Task to complete
Give back only the lines in the records below from the one with "Keep writing the" to the one with "return abs(at.x) <", both inclusive, word for word.

Extracted entries

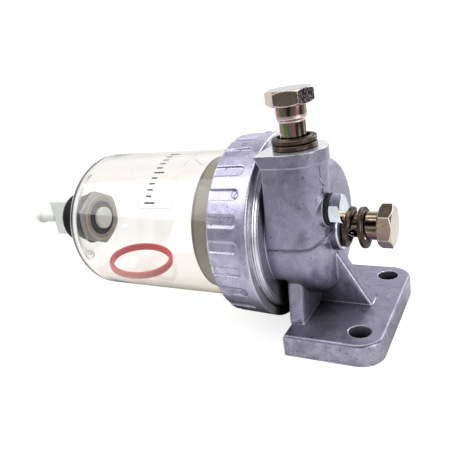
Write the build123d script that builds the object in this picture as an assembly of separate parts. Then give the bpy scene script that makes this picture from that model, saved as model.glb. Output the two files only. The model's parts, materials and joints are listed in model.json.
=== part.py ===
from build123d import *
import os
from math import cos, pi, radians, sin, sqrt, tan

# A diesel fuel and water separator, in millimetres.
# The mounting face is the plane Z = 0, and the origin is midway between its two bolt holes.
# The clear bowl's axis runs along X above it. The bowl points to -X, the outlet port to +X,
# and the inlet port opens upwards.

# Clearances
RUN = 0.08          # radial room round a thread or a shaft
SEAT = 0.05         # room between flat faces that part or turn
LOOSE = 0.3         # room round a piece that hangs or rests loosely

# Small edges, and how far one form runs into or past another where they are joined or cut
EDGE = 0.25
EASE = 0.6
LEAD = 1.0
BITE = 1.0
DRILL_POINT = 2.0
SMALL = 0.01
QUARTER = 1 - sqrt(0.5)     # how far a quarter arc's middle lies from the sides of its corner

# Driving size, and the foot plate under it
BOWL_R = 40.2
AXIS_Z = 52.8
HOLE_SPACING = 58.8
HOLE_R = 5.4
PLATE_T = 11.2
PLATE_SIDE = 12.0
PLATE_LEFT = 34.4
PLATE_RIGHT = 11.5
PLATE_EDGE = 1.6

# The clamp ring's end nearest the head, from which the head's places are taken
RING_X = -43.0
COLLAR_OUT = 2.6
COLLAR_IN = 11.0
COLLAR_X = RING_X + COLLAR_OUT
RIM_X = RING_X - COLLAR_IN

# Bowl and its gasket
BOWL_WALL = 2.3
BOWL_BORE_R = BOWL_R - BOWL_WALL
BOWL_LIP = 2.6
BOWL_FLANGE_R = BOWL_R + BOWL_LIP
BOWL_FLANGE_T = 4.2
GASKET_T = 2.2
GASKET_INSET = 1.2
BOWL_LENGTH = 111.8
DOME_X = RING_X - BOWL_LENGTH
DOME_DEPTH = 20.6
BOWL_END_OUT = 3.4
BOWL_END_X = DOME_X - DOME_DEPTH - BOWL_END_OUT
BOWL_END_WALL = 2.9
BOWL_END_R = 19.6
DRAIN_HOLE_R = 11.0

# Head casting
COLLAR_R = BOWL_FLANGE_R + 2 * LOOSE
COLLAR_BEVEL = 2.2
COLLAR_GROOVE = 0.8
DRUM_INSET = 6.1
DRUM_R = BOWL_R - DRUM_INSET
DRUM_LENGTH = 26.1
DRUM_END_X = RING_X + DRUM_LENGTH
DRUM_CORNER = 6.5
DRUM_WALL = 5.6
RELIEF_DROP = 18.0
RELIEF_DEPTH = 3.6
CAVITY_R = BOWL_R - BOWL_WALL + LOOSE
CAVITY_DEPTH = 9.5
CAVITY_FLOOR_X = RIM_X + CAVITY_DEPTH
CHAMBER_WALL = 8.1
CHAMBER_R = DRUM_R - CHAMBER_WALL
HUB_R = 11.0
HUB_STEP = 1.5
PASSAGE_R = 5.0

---

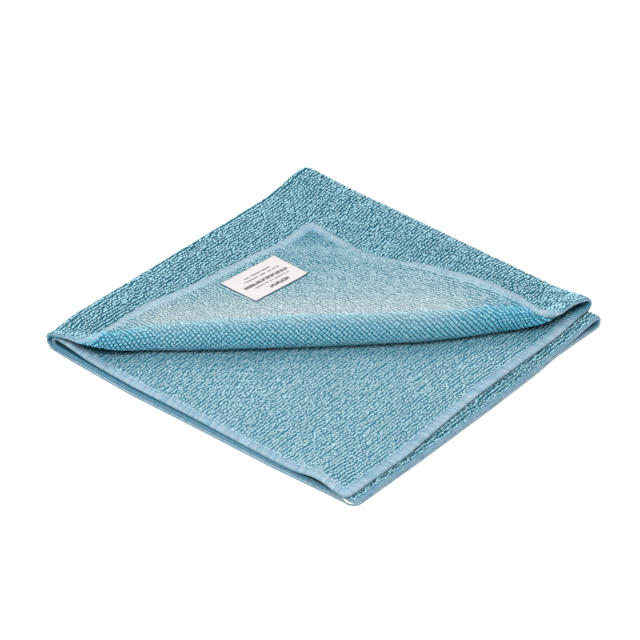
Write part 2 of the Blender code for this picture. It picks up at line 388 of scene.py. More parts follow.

...

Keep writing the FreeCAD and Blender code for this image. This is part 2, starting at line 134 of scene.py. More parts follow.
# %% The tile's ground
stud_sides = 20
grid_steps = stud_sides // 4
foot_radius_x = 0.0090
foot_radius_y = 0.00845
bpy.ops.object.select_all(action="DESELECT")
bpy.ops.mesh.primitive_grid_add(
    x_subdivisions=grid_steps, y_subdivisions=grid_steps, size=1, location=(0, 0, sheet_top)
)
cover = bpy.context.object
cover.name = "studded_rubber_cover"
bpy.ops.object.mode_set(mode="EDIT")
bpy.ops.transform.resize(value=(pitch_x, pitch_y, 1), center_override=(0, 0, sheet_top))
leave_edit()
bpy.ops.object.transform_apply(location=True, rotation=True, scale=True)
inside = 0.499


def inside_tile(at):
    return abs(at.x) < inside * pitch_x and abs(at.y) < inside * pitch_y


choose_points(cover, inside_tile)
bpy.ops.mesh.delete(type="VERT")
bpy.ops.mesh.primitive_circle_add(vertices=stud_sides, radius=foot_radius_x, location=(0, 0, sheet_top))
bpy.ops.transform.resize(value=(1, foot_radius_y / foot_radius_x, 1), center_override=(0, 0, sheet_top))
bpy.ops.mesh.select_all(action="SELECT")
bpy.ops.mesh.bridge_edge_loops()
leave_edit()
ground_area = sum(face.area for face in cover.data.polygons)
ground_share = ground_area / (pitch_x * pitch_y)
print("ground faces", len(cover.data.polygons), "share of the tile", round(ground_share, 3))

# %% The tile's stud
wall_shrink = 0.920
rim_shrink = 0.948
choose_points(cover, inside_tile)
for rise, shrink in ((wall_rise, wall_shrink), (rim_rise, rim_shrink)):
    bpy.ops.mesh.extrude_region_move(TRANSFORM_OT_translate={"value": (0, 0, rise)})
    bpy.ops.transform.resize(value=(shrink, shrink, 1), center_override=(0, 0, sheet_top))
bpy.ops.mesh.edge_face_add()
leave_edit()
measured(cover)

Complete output
Keep writing the FreeCAD and Blender code for this image. This is part 2, starting at line 134 of scene.py. More parts follow.
# %% The tile's ground
stud_sides = 20
grid_steps = stud_sides // 4
foot_radius_x = 0.0090
foot_radius_y = 0.00845
bpy.ops.object.select_all(action="DESELECT")
bpy.ops.mesh.primitive_grid_add(
    x_subdivisions=grid_steps, y_subdivisions=grid_steps, size=1, location=(0, 0, sheet_top)
)
cover = bpy.context.object
cover.name = "studded_rubber_cover"
bpy.ops.object.mode_set(mode="EDIT")
bpy.ops.transform.resize(value=(pitch_x, pitch_y, 1), center_override=(0, 0, sheet_top))
leave_edit()
bpy.ops.object.transform_apply(location=True, rotation=True, scale=True)
inside = 0.499


def inside_tile(at):
    return abs(at.x) < inside * pitch_x and abs(at.y) < inside * pitch_y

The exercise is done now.